To lay down a principle that vessel property has no situs for purposes of taxation other than that of actual permanent location would introduce elements of uncertainty concerning the situs of such property not presented by other kinds of movable property.
It is one thing to find that a movable, such as a railway car, a stock of merchandise, or a herd of cattle, has become a part of the permanent mass of property in a particular state, and quite another to attribute to a sea-going ship an actual situs at any particular port into which it goes for supplies or repairs, or for the purpose of taking on or discharging cargo or passengers. A ship is not intended to stay in port, but to navigate the seas. Its stay in port is a mere incident of its voyage, and to determine that it has acquired an actual situs in one port rather than another would involve such grave uncertainty as to result often in an entire escape from taxation. This court, in Hays v. Pacific Mail S. S. Co. 17 How. 596, 15 L. ed. 254, said upon this subject: 'Whether the vessel, leaving her home port for trade and commerce, visits, in the course of her voyage or business, several ports, or confines her operations in the carrying trade to one, are questions that will depend upon the profitable returns of the business, and will furnish no more evidence that she has become a part of the personal property within the state, and liable to taxation at one port than at the others. She is within the jurisdiction of all or any one of them temporarily, and for a purpose wholly excluding the idea of permanenty abiding in the state, or changing her home port.'
In People ex rel. Pacific Mail S. S. Co. v. Tax & A. Comrs. 58 N. Y. 242, 246, the New York court said, concerning the necessity of determining the taxable situs of such ships by some more certain standard than by the ports they make and the time they remain, that, 'being in port is only a necessary incident in their proper employment. They are not built to be in port, but upon the sea. To determine their situs, for purposes of taxation by their longer or shorter stay in a particular port, or by their more or less frequent resort to it, would introduce perpetual uncertainty; it would, practically, subject them to taxation in every port, or exempt them in all.'
The difficulties attendant upon the taxation of intangible property elsewhere than at the domicil of the owner have largely preserved the domicil of the owner as the proper situs for purposes of taxation.
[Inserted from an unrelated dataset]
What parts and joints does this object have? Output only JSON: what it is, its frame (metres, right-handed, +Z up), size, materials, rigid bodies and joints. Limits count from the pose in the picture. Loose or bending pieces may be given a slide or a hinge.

The legality of a tax is not to be measured by the benefit received by the taxpayer, although equality of burdens be the general standard sought to be attained. Protection and taxation are not necessarily correlative obligations, nor precise equality of burden attainable, however desirable. The taxing power is one which may be interfered with upon grounds of unjustness only when there has been such flagrant abuse as may be remedied by some affirmative principle of constitutional law.
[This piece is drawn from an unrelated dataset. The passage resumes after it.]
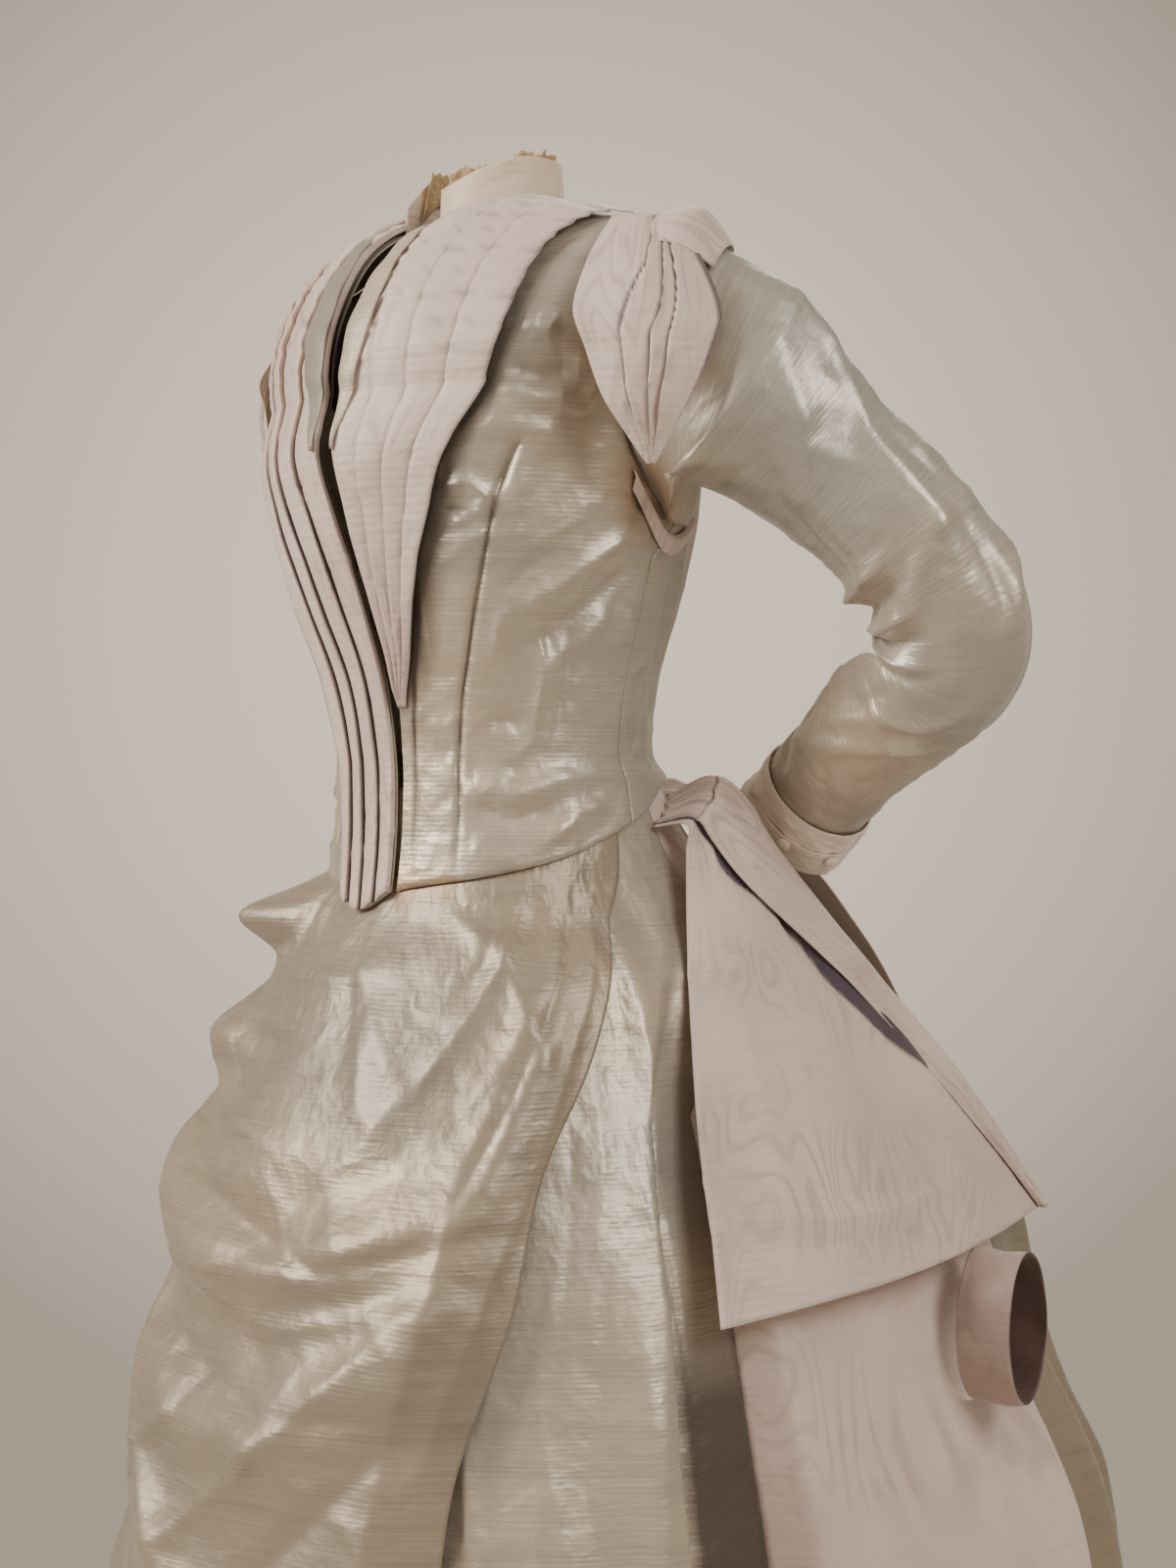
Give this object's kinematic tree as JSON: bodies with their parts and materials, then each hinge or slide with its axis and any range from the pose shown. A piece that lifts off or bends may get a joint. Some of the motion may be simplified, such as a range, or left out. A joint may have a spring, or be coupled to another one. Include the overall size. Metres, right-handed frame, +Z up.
{
  "type": "bustle dress",
  "caption": "Worn-shape silk bustle dress: open revers bodice with collar, akimbo sleeves with turned-back cuffs, swagged apron overskirt, bustled skirt and a looped sash.",
  "frame": {"origin": "centre of the waist, where the wearer holds the dress up", "axes": "+Z up, the front faces -Y, the wearer's left is +X"},
  "size_m": [0.6692, 0.8442, 1.4579],
  "materials": {
    "silver": "shot taffeta",
    "lilac": "moire faille",
    "beige_lilac": "faille",
    "olive": "silk facing",
    "ecru": "cotton lace",
    "button": "covered in faille"
  },
  "bodies": {
    "root": {"bodice_front_left": "silver", "bodice_front_right": "silver", "bodice_side_left": "silver", "bodice_side_right": "silver", "bodice_back_left": "silver", "bodice_back_right": "silver", "sleeve_left": "silver", "sleeve_right": "silver", "skirt_front": "silver", "skirt_side_left": "silver", "skirt_back": "silver", "apron": "silver", "revers_left": "lilac", "revers_right": "lilac", "epaulette_left": "lilac", "epaulette_right": "lilac", "shoulder_cap_left": "lilac", "shoulder_cap_right": "lilac", "armhole_band_left": "lilac", "armhole_band_right": "lilac", "skirt_lilac_left": "lilac", "skirt_lilac_right": "lilac", "sash_panel_left": "lilac", "sash_panel_right": "lilac", "sash_band_left": "lilac", "sash_band_right": "lilac", "sash_loop_left": "lilac", "sash_loop_right": "lilac", "sash_puff": "lilac", "collar": "beige_lilac", "cuff_left": "beige_lilac", "cuff_right": "beige_lilac", "cuff_tab_left": "beige_lilac", "cuff_tab_right": "beige_lilac", "lapel_facing_left": "olive", "lapel_facing_right": "olive", "neck_lace": "ecru", "button_left_1": "button", "button_left_2": "button", "button_right_1": "button", "button_right_2": "button"}
  },
  "joints": []
}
Take the case in hand. The Southern Pacific Company is a corporation having much extraordinary power. It only exists and exercises this power by virtue of the law of Kentucky. By the law of its being it resides in Kentucky, and there maintains its general office, and there holds its corporate meetings. To say that the protection which the corporation receives from the state of its origin and domicil affords no basis for imposing taxes upon tangibles which have not acquired an actual situs under some other jurisdiction is not supportable upon grounds of either abstract justice or concrete law. What is the protection accorded these vessels at any of the ports to which they temporarily go for purpose of business? What protection do they receive from the state or city of New York other than that accorded to every other ship which visits that port, foreign or domestic, for repairs, supplies, or other business? Referring to a like a claim of protection, this court, in Hays v. Pacific Mail S. S. Co. 17 How. 596, 599, 15 L. ed. 254, 255, said: 'And so far as respects the ports and harbors within the United States, they are entered and cargoes discharged or laden on board, independently of any control over them, except as it respects such municipal and sanitary regulations of the local authorities as are not inconsistent with the Constitution and laws of the general government, to which belongs the regulation of commerce with foreign nations and between the states.'
It has also been urged that the situs of the domicil of the owner of a ship cannot be the situs for purposes of taxation when it appears that the ship cannot go to that situs, and it is here said that the ships of the Southern Pacific Company cannot visit any port in the state of Kentucky. The fact is not shown, nor is it conceded. The state has a port on the Mississippi, a great stream up which national ships of war have at times gone as high or higher than the southern boundary of the state of Kentucky. But the test proposed is not one for which there is any authority, and would but introduce another grave element of uncertainty, dependent upon the draught of the ships and the depth of the water. Such a test might exclude from taxation ships, such great ships as the Olympic or the Lusitania, while smaller craft might meet the proposed standard.
The facts which have been relied upon to show an actual situs of these ships in the port of New York have been already sufficiently stated. They fall short of the facts relied upon for a like purpose in Hays v. Pacific Mail S. S. Co.; St. Louis v. Wiggins Ferry Co. and Morgan v. Parham, already cited, where the judgments were that they were insufficient to create a taxable situs other than that of the owner. The facts shown by no means bring the case under the authority of Old Dominion S. S. Co. v. Virginia, where it was held that the ships had acquired an actual situs.
We find no reason for disturbing the judgment of the Court of Appeals of the Commonwealth of Kentucky, and it is therefore affirmed.